Rhynchophylline Alleviates Hyperactivity and Cognitive Flexibility Impairment Associated With Inhibition of Inflammatory Responses in Mice That Partly Lack the Dopamine Transporter Protein

Abstract

Background and aims: Rhynchophylline (RHY) can alleviate some cognitive flexibility impairment and stereotyped behavior for attention-deficit hyperactivity disorder (ADHD) and Tourette syndrome (TS) patients as one of a key extract and an active ingredient in Ningdong granule (NDG), which is a Traditional Chinese medicine (TCM) preparation widely used in the treatment of ADHD and TS children in China; however, the underlying mechanism is not well understood. Therefore, this study aimed to evaluate how RHY alleviates hyperactivity and cognitive flexibility impairment while inhibiting inflammatory responses in mice that partly lack dopamine transporter protein (DAT- mice).
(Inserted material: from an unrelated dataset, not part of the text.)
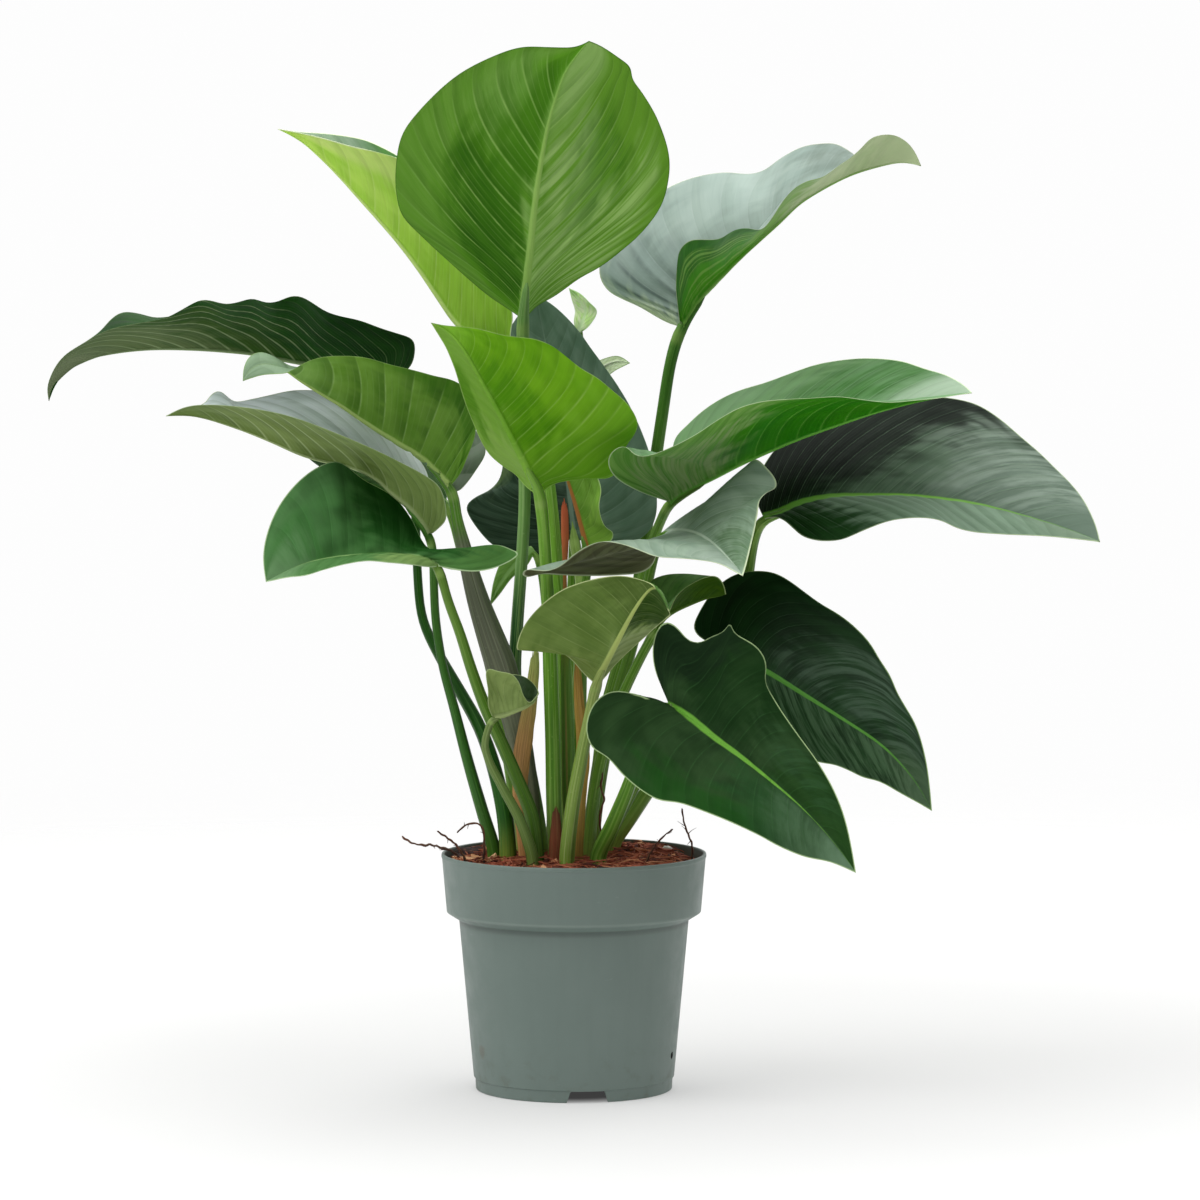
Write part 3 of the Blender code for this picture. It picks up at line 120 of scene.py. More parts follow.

Methods: Male DAT- mice were randomly divided into the RHY group (n = 8) and administered RHY (30 mg/kg) in the DAT- group (n = 8) and administered saline (i.p., 10 mL/kg) in wild-type (WT) mice as the WT control group (n = 8). Hyperactivity and cognitive flexibility impairment were evaluated by the open field test (OFT) and the Morris water maze (MWM) test. The levels of the inflammatory factors of tumor necrosis factor-α (TNF-α) and interleukin-1β (IL-1β) in cortical homogenates were tested by enzyme-linked immunosorbent assays (ELISA) after 8 weeks of treatment with RHY. In vitro, primary microglia and astrocytes extracted from the cortices of DAT- neonatal mice and WT neonatal mice were treated with lipopolysaccharide (LPS) (1 mg/mL) to induce neuroinflammatory responses and with RHY (20 mM) for 48 h. The levels of the inflammatory factors TNF-α, IL-1β, inducible nitric oxide synthase (iNOS), and cyclooxygenase-2 (COX2) in the culture medium were measured at 6 h, 24 h, and 48 h after treatment with LPS and RHY.
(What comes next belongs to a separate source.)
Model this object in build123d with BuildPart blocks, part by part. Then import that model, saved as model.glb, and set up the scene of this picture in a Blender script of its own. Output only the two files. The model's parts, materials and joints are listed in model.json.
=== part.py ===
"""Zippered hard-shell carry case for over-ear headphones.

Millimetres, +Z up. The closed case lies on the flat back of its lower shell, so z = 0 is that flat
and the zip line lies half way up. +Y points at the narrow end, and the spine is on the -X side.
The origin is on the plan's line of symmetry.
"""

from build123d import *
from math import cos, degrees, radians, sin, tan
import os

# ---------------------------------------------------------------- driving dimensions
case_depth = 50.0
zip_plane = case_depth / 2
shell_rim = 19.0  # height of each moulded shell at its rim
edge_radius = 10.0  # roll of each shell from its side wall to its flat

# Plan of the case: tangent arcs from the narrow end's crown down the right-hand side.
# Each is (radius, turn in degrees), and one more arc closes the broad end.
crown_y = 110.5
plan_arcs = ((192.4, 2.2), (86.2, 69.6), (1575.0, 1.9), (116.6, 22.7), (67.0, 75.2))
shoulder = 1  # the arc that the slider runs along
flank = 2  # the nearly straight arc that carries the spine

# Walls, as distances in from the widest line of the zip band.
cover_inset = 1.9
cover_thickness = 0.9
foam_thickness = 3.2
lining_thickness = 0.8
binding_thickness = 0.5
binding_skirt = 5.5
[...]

Results: RHY ameliorated hyperactivity and cognitive flexibility impairment in DAT- mice and inhibited the expression of the inflammatory factors TNF-α, IL-1β, iNOS, and COX-2 in microglia and astrocytes in vitro, and also inhibited the expression of TNF-α and IL-1β in cortical homogenates after 8 weeks of treatment.

Conclusion: RHY improved hyperactivity and cognitive flexibility impairment through inhibiting inflammatory responses in DAT- mice.
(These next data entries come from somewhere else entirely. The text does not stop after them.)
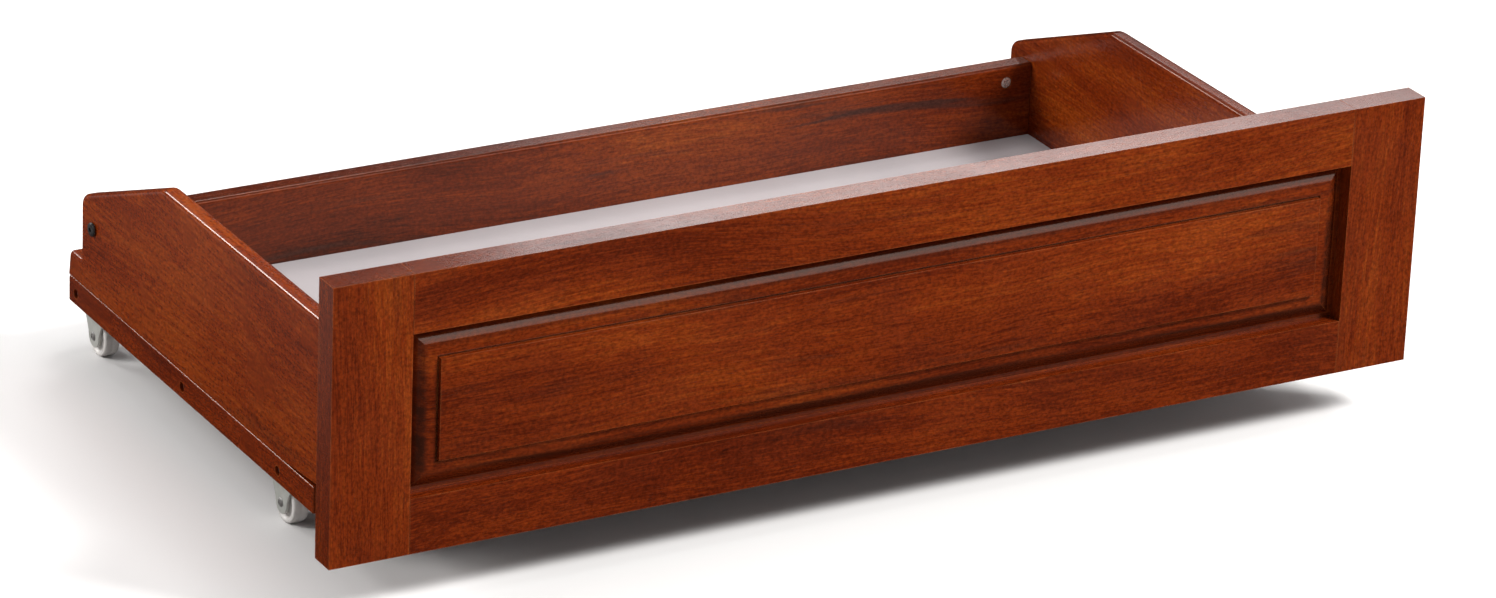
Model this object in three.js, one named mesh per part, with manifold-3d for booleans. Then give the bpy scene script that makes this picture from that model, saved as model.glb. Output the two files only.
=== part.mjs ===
// Rolling under-bed trundle box: a frame-and-panel front, two shaped side
// panels, a low back panel and a thin white bottom board, carried on a frame of
// two runner rails and three cross slats with four rigid casters.
// Millimetres, +Z up, +X along the width, the raised-panel front faces -Y.
// The origin is on the floor, under the middle of the box's plan outline.
import * as THREE from 'three';
import { mergeVertices } from 'three/addons/utils/BufferGeometryUtils.js';
import Module from 'manifold-3d';

const wasm = await Module();
wasm.setup();

// ---------------------------------------------------------------- dimensions
// Design coordinates: x from the front's left end, y from the front's face,
// z from the front's lower edge. They are moved to the part's frame at the end.
const GAP = 0.3;               // clearance between pieces that touch
const FRONT_W = 1016;          // front, width
const FRONT_H = 240;           // front, height
const FRONT_T = 25;            // front, thickness
const STILE_W = 70;            // front stile, width
const TOP_RAIL_H = 51;         // front top rail, height
const BOT_RAIL_H = 48;         // front bottom rail, height
const GROOVE_Y = 14.5;         // front side of the groove for the panel
const GROOVE_T = 4.6;          // groove width
const GROOVE_D = 9;            // groove depth
const FIELD_Y = 3;             // the raised field lies this far behind the face
const FIELD_STEP = 3.2;        // square shoulder round the field
const BORDER = 26.5;           // width of the moulded border
const TONGUE_FLAT = 3;         // flat part of the panel's edge before the groove
const PANEL_BACK_Y = 18.7;     // back of the raised panel

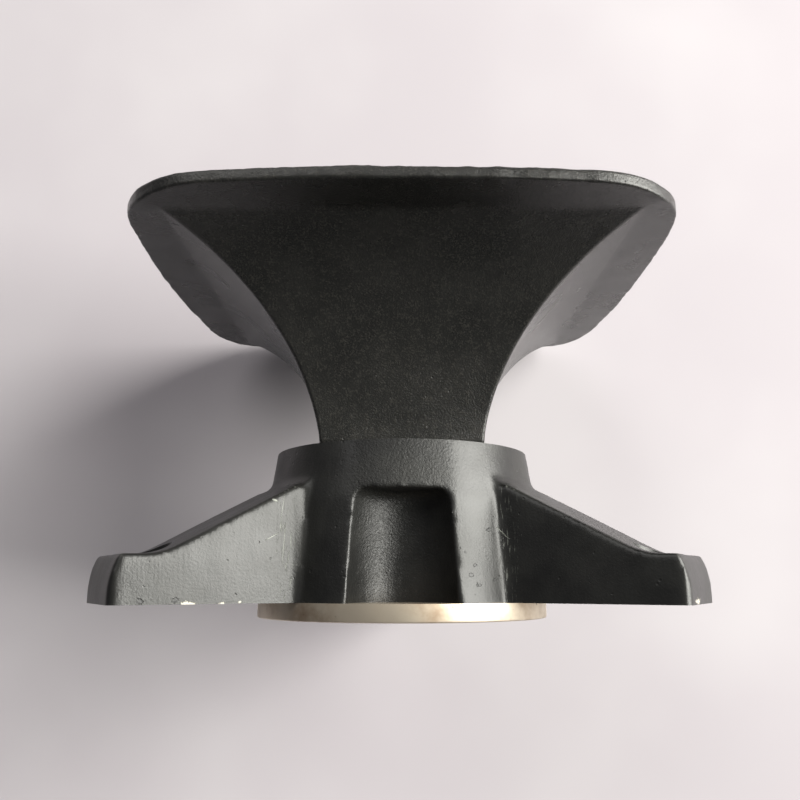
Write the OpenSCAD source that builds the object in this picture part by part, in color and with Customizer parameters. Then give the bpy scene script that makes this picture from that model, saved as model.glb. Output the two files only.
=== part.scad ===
/* [Head] */
// Width of the square head over the middle of its sides
head_w = 200; // [180:1:220]
// Thickness of the head's rim
rim_t = 4.2; // [3:0.1:6]
// Height of the rim's upper edge above the deck
rim_top_z = 135.8; // [130:0.1:145]
// Corner radius of the head in plan
head_corner_r = 36; // [25:1:45]
// How far each side of the head bows outward at its middle
head_bow = 3; // [1:0.5:5]
// Width of the flat ledge under the rim
ledge_w = 18.5; // [14:0.5:24]
// Rise of the ledge from the horn to the rim
ledge_rise = 1.7; // [0.5:0.1:3]
// Rise of the crowned top above the rim
crown_rise = 2.6; // [1:0.1:5]
// Radius of the hollow curve on each side of the horn
horn_r = 92; // [88:0.5:96]
// Height of the centre of the hollow curve above the deck
horn_curve_z = 47.6; // [44:0.1:52]
// Half width of the neck where the hollow curve is narrowest
neck_half = 30.5; // [28:0.5:33]

/* [Base] */
// Height of the collar's upper face above the deck
collar_z = 56.7; // [54:0.1:60]
// Radius of the collar at its upper face
collar_top_r = 50.2; // [48:0.1:52]
// Radius of the collar at the deck
collar_base_r = 56.3; // [55:0.1:58]
// Number of legs
leg_count = 3; // [3]
// Reach of each leg from the centre
leg_reach = 117; // [115:0.5:121]
// Width of each leg
leg_w = 38; // [34:1:42]
// Thickness of the pad at the end of each leg
pad_t = 16.2; // [14:0.1:19]
// Radius of the upright corners at the end of each leg
pad_corner_r = 2.5; // [1.5:0.5:5]
// Angle of the ramp from the pad up to the collar
ramp_angle = 28; // [27:0.5:30]
// Height at which the ramp's flare reaches the collar
flare_top_z = 50.8; // [50:0.1:52]
// Radius of the fillets between the legs and the boss
root_fillet = 5; // [3:0.5:8]
// Width of each pocket at the deck
pocket_w = 38; // [34:0.5:39]
// Height of each pocket
pocket_h = 39.2; // [34:0.1:41]

/* [Fastenings] */
// Distance of each deck bolt hole from the centre
deck_bolt_reach = 104; // [103:0.5:105]
// Diameter of each deck bolt hole, for M12
deck_hole_d = 13.5; // [13:0.1:14.5]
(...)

Keywords: DAT− mice; dopamine transporter; hyperactivity and cognitive flexibility impairment; inflammatory; rhynchophyllin.

FIGURE 1

(a) Chemical structure of RHY. (b) HPLC of the standard substance of RHY (Sigma, Japan) and RHY of the current experimental sample (Zelang Biotechnology, Nanjing, China).

FIGURE 2

DAT protein expression measured by western blotting for DAT− mice versus WT mice. The DAT mRNA band is shown in (a), and relative expression levels are shown in (b). **p < 0.01.

FIGURE 3

Spontaneous locomotor activity of RHY, DAT, and WT mice in the OFT. The results for the LPS group: (a) distance traveled; (b) movement duration; (c) speed; (d) and (e) number of crossings; **p < 0.01.

FIGURE 4

Spatial learning ability and memory in the MWM test: (a) Learning phase: latency to find the platform (**p < 0.01), (b) Probe test: time spent in the target quadrant, and (c) Probe test: distance traveled in the target quadrant, **p < 0.01.

FIGURE 5

Astrocytes and microglia remaining in the cell culture medium for the RHY + LPS, LPS, and WT groups: DAPI staining (a1–c1), GFAP immunostaining (a2–c2), CD11b staining (a3–c3), merged images (a4–c4), and the scale bar = 100 µm.

FIGURE 6

Content of TNF‐α and IL‐1β in cortical homogenates from the mouse groups: (a) TNF‐α and (b) IL‐1β; **p < 0.01.

FIGURE 7

Content of TNF‐α, IL‐1β, iNOS, and COX‐2 in the serum: (a) TNF‐α; (b) IL‐1β; (c) iNOS; (d) COX‐2; **p < 0.01.